== Data block
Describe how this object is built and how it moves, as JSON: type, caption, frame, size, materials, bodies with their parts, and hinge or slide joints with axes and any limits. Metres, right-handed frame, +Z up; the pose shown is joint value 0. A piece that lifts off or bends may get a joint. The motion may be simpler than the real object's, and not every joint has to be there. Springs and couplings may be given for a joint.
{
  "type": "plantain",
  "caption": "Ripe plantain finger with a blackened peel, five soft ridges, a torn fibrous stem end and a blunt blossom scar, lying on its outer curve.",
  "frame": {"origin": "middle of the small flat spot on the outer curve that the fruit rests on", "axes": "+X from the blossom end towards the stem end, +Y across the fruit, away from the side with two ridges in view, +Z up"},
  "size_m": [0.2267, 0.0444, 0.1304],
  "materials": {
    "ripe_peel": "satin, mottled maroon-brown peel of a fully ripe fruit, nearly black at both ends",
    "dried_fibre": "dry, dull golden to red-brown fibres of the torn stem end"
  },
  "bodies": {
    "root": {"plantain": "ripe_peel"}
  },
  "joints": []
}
====
**Goal of the exercise**
Please reproduce every line of the material word for word.

**Full response**
Describe how this object is built and how it moves, as JSON: type, caption, frame, size, materials, bodies with their parts, and hinge or slide joints with axes and any limits. Metres, right-handed frame, +Z up; the pose shown is joint value 0. A piece that lifts off or bends may get a joint. The motion may be simpler than the real object's, and not every joint has to be there. Springs and couplings may be given for a joint.
{
  "type": "plantain",
  "caption": "Ripe plantain finger with a blackened peel, five soft ridges, a torn fibrous stem end and a blunt blossom scar, lying on its outer curve.",
  "frame": {"origin": "middle of the small flat spot on the outer curve that the fruit rests on", "axes": "+X from the blossom end towards the stem end, +Y across the fruit, away from the side with two ridges in view, +Z up"},
  "size_m": [0.2267, 0.0444, 0.1304],
  "materials": {
    "ripe_peel": "satin, mottled maroon-brown peel of a fully ripe fruit, nearly black at both ends",
    "dried_fibre": "dry, dull golden to red-brown fibres of the torn stem end"
  },
  "bodies": {
    "root": {"plantain": "ripe_peel"}
  },
  "joints": []
}